* Written instruction *
Please print all of the material below, word for word.

* Data *

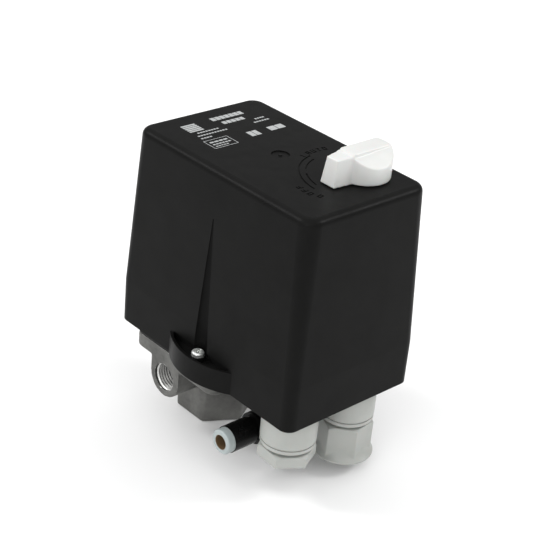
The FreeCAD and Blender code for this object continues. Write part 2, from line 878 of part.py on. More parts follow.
def base_plate():
    """Moulded tray: floor, rim, flange pad, cover-screw ears."""
    half_x = cover_length / 2 - cover_wall - base_gap
    half_y = cover_width / 2 - cover_wall - base_gap
    left = cover_centre_x - half_x
    right = cover_centre_x + half_x
    radius = cover_foot_corner_radius - cover_wall / 2 - base_gap / 2
    tray = rounded_slab(left, right, -half_y, half_y, base_floor_bottom_z, base_rim_top_z, radius)
    tray = tray.cut(rounded_slab(
        left + base_rim_wall, right - base_rim_wall, -half_y + base_rim_wall, half_y - base_rim_wall,
        base_floor_top_z, base_rim_top_z + 1, radius - base_rim_wall / 2
    ))
    pad = rounded_slab(
        flange_left_x + base_pad_inset, flange_right_x - base_pad_inset,
        -flange_half_width + base_pad_inset, flange_half_width - base_pad_inset,
        flange_top_z, base_floor_bottom_z + 0.5, flange_corner_radius
    )
    ears = []
    for side in (-1, 1):
        inner = side * (half_y - 1)
        outer = side * base_ear_reach
        ears.append(block(
            cover_centre_x - base_ear_half_width, cover_centre_x + base_ear_half_width,
            min(inner, outer), max(inner, outer),
            cover_bottom_z + base_gap, cover_bottom_z + lug_floor_z - lug_floor_thickness - base_gap
        ))
    body = joined([tray, pad] + ears)
    holes = [rod(0, 0, flange_top_z - 1, base_floor_top_z + 1, plunger_disc_radius + plunger_clearance)]
    for x in flange_screw_x:
        for y in (-flange_screw_y, flange_screw_y):
            holes.append(rod(
                x, y, flange_top_z - 1, base_floor_top_z - 0.3, flange_screw_radius + running_fit
            ))
    for y in (-gland_y, gland_y):
        holes.append(rod(gland_x, y, base_floor_bottom_z - 1, base_floor_top_z + 1, gland_neck_radius + 0.1))
    for y in (-cover_screw_y, cover_screw_y):
        holes.append(rod(
            cover_centre_x, y, cover_bottom_z, base_rim_top_z, cover_screw_radius + running_fit
        ))
    for low_y, high_y in ((-half_y - 1, -half_y + 4), (half_y - 4, half_y + 1)):
        holes.append(block(
            cover_centre_x - base_notch_half_width, cover_centre_x + base_notch_half_width, low_y, high_y,
            base_rim_top_z - 2, base_rim_top_z + 1
        ))
    holes.append(rod(valve_x, stem_y, base_floor_bottom_z - 1, base_floor_top_z + 1, stem_radius + 0.5))
    for x, y in bracket_screw_places():
        holes.append(rod(
            x, y, base_floor_top_z - bracket_pilot_depth, base_floor_top_z + 1, bracket_pilot_radius
        ))
    return body.cut(holes)


# Cable glands.

def gland_body(y):
    """Plain sleeve below the base, with a bead at its mouth and a threaded neck through the floor."""
    bead_top = gland_bottom_z + gland_bead_height
    groove_top = bead_top + gland_groove_height
    body = joined([
        rod(gland_x, y, groove_top, base_floor_bottom_z, gland_radius),
        rod(gland_x, y, bead_top - overlap, groove_top + overlap, gland_radius - gland_groove_depth),
        rod(gland_x, y, gland_bottom_z, bead_top, gland_radius - overlap),
        rod(gland_x, y, base_floor_bottom_z - overlap, gland_neck_top_z, gland_neck_radius),
    ])
    body = body.cut(rod(gland_x, y, gland_bottom_z - 1, gland_thread_top_z, gland_thread_radius))
    return body.cut(rod(gland_x, y, gland_thread_top_z - 1, gland_neck_top_z + 1, gland_passage_radius))


def gland_locknut(y):
    nut_top = base_floor_top_z + locknut_thickness
    nut = hexagon(gland_x, y, base_floor_top_z, nut_top, locknut_across_flats, 30)
    return nut.cut(rod(gland_x, y, base_floor_top_z - 1, nut_top + 1, gland_neck_radius + running_fit))


def gland_seal(y):
    ring = rod(gland_x, y, gland_seal_low_z, gland_seal_top_z, gland_thread_radius - 0.15)
    return ring.cut(rod(gland_x, y, gland_seal_low_z - 1, gland_seal_top_z + 1, gland_cable_radius - 1.0))


def gland_slip_ring(y):
    ring = rod(gland_x, y, gland_ring_low_z, gland_ring_top_z, gland_thread_radius - 0.2)
    return ring.cut(rod(gland_x, y, gland_ring_low_z - 1, gland_ring_top_z + 1, gland_cable_radius))


def nut_head(y, bottom_z, across_flats, turn_deg):
    """Hexagon with its upper corners turned to a cone."""
    prism = hexagon(gland_x, y, bottom_z, gland_hex_top_z, across_flats, turn_deg)
    corner = across_flats / math.sqrt(3)
    crown_z = gland_hex_top_z - gland_crown_height
    turned = rod(gland_x, y, bottom_z - 1, crown_z, corner + overlap)
    crown = cone(gland_x, y, crown_z, gland_hex_top_z, corner + overlap, corner - 1.25 * gland_crown_height)
    return prism.common(turned.fuse(crown))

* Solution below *
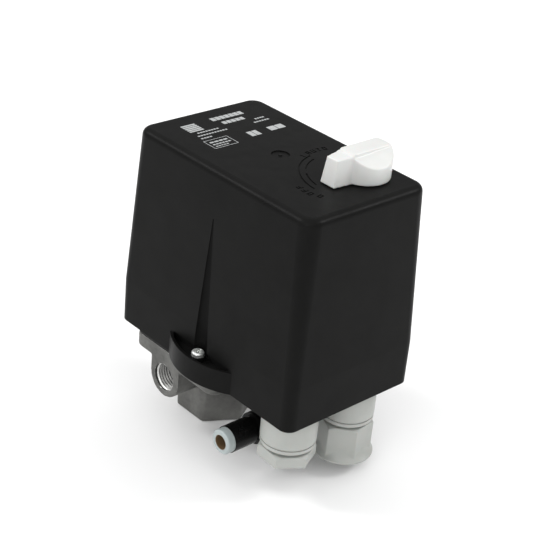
The FreeCAD and Blender code for this object continues. Write part 2, from line 878 of part.py on. More parts follow.
def base_plate():
    """Moulded tray: floor, rim, flange pad, cover-screw ears."""
    half_x = cover_length / 2 - cover_wall - base_gap
    half_y = cover_width / 2 - cover_wall - base_gap
    left = cover_centre_x - half_x
    right = cover_centre_x + half_x
    radius = cover_foot_corner_radius - cover_wall / 2 - base_gap / 2
    tray = rounded_slab(left, right, -half_y, half_y, base_floor_bottom_z, base_rim_top_z, radius)
    tray = tray.cut(rounded_slab(
        left + base_rim_wall, right - base_rim_wall, -half_y + base_rim_wall, half_y - base_rim_wall,
        base_floor_top_z, base_rim_top_z + 1, radius - base_rim_wall / 2
    ))
    pad = rounded_slab(
        flange_left_x + base_pad_inset, flange_right_x - base_pad_inset,
        -flange_half_width + base_pad_inset, flange_half_width - base_pad_inset,
        flange_top_z, base_floor_bottom_z + 0.5, flange_corner_radius
    )
    ears = []
    for side in (-1, 1):
        inner = side * (half_y - 1)
        outer = side * base_ear_reach
        ears.append(block(
            cover_centre_x - base_ear_half_width, cover_centre_x + base_ear_half_width,
            min(inner, outer), max(inner, outer),
            cover_bottom_z + base_gap, cover_bottom_z + lug_floor_z - lug_floor_thickness - base_gap
        ))
    body = joined([tray, pad] + ears)
    holes = [rod(0, 0, flange_top_z - 1, base_floor_top_z + 1, plunger_disc_radius + plunger_clearance)]
    for x in flange_screw_x:
        for y in (-flange_screw_y, flange_screw_y):
            holes.append(rod(
                x, y, flange_top_z - 1, base_floor_top_z - 0.3, flange_screw_radius + running_fit
            ))
    for y in (-gland_y, gland_y):
        holes.append(rod(gland_x, y, base_floor_bottom_z - 1, base_floor_top_z + 1, gland_neck_radius + 0.1))
    for y in (-cover_screw_y, cover_screw_y):
        holes.append(rod(
            cover_centre_x, y, cover_bottom_z, base_rim_top_z, cover_screw_radius + running_fit
        ))
    for low_y, high_y in ((-half_y - 1, -half_y + 4), (half_y - 4, half_y + 1)):
        holes.append(block(
            cover_centre_x - base_notch_half_width, cover_centre_x + base_notch_half_width, low_y, high_y,
            base_rim_top_z - 2, base_rim_top_z + 1
        ))
    holes.append(rod(valve_x, stem_y, base_floor_bottom_z - 1, base_floor_top_z + 1, stem_radius + 0.5))
    for x, y in bracket_screw_places():
        holes.append(rod(
            x, y, base_floor_top_z - bracket_pilot_depth, base_floor_top_z + 1, bracket_pilot_radius
        ))
    return body.cut(holes)


# Cable glands.

def gland_body(y):
    """Plain sleeve below the base, with a bead at its mouth and a threaded neck through the floor."""
    bead_top = gland_bottom_z + gland_bead_height
    groove_top = bead_top + gland_groove_height
    body = joined([
        rod(gland_x, y, groove_top, base_floor_bottom_z, gland_radius),
        rod(gland_x, y, bead_top - overlap, groove_top + overlap, gland_radius - gland_groove_depth),
        rod(gland_x, y, gland_bottom_z, bead_top, gland_radius - overlap),
        rod(gland_x, y, base_floor_bottom_z - overlap, gland_neck_top_z, gland_neck_radius),
    ])
    body = body.cut(rod(gland_x, y, gland_bottom_z - 1, gland_thread_top_z, gland_thread_radius))
    return body.cut(rod(gland_x, y, gland_thread_top_z - 1, gland_neck_top_z + 1, gland_passage_radius))


def gland_locknut(y):
    nut_top = base_floor_top_z + locknut_thickness
    nut = hexagon(gland_x, y, base_floor_top_z, nut_top, locknut_across_flats, 30)
    return nut.cut(rod(gland_x, y, base_floor_top_z - 1, nut_top + 1, gland_neck_radius + running_fit))


def gland_seal(y):
    ring = rod(gland_x, y, gland_seal_low_z, gland_seal_top_z, gland_thread_radius - 0.15)
    return ring.cut(rod(gland_x, y, gland_seal_low_z - 1, gland_seal_top_z + 1, gland_cable_radius - 1.0))


def gland_slip_ring(y):
    ring = rod(gland_x, y, gland_ring_low_z, gland_ring_top_z, gland_thread_radius - 0.2)
    return ring.cut(rod(gland_x, y, gland_ring_low_z - 1, gland_ring_top_z + 1, gland_cable_radius))


def nut_head(y, bottom_z, across_flats, turn_deg):
    """Hexagon with its upper corners turned to a cone."""
    prism = hexagon(gland_x, y, bottom_z, gland_hex_top_z, across_flats, turn_deg)
    corner = across_flats / math.sqrt(3)
    crown_z = gland_hex_top_z - gland_crown_height
    turned = rod(gland_x, y, bottom_z - 1, crown_z, corner + overlap)
    crown = cone(gland_x, y, crown_z, gland_hex_top_z, corner + overlap, corner - 1.25 * gland_crown_height)
    return prism.common(turned.fuse(crown))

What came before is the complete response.